Prospects. The Soviets have served fair warning that they intend to pursue the matter energetically, perhaps even to the point of boycotting [Page 5] the conference. They evidently hope to capitalize on the importance the US attaches to environmental problems, which in turn are low on the Soviet list of priorities. It is doubtful, however, that they would wish to provoke the remaining countries (i.e., those which sympathize with GDR participation but which have an interest in environmental problems) by trying to reduce the conference to a symposium. In any case such a move would need the approval of the General Assembly, which convened the Conference, and it is unlikely the Soviets could muster the required support for such a political decision.

The Soviets are likely to raise the issue at the meeting of the Preparatory Commitee, although it is expected that this move will be successfully referred to the 26th General Assembly for a decision. Regardless of the Assembly’s decision, the Swedes as hosts will undoubtedly be under continued pressure from the Soviets and others to arrange for some form of GDR particpation and may feel compelled to invite the East Germans as their guests. Such participation by the GDR would give the East Germans increased international stature at a particularly delicate time because the issue of FRG-GDR relationships now before the inner-German talks will probably not have been resolved.

  1. Source: National Archives, RG 59, Central Files 1970-73, SCI 41-3 UN. Secret.

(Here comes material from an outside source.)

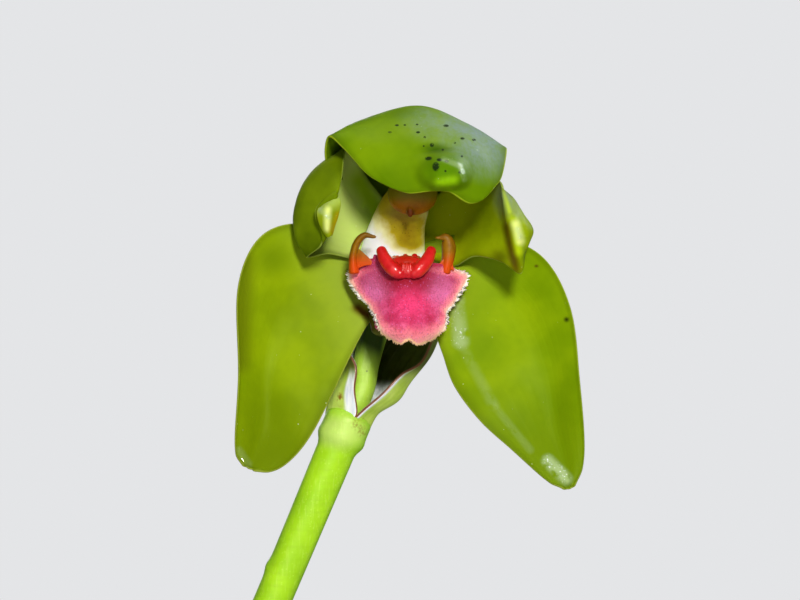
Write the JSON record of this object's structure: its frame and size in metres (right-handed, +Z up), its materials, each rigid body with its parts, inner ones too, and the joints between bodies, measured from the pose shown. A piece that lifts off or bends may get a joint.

Drafted by John J. Donovan and cleared by Frank H. Perez (both of INR/RSG.)
  2. Research study entitled: “UN: Soviets Pushing GDR Participation in Stockholm Environment Conference.”
  3. For full account of Soviet and East European tactics see REUS-21 “ECE/GDR: The Prague Environmental Symposium—A Shortlived Compromise,” May 20, 1971
  4. See RSEN-42 “Signalling from East Berlin: Apparently Positive”, June 17, 1971 (CONFIDENTIAL); also RSEN-31 “Honecker visits Moscow: A Turning of the Screws”, May 20, 1971 (CONFIDENTIAL).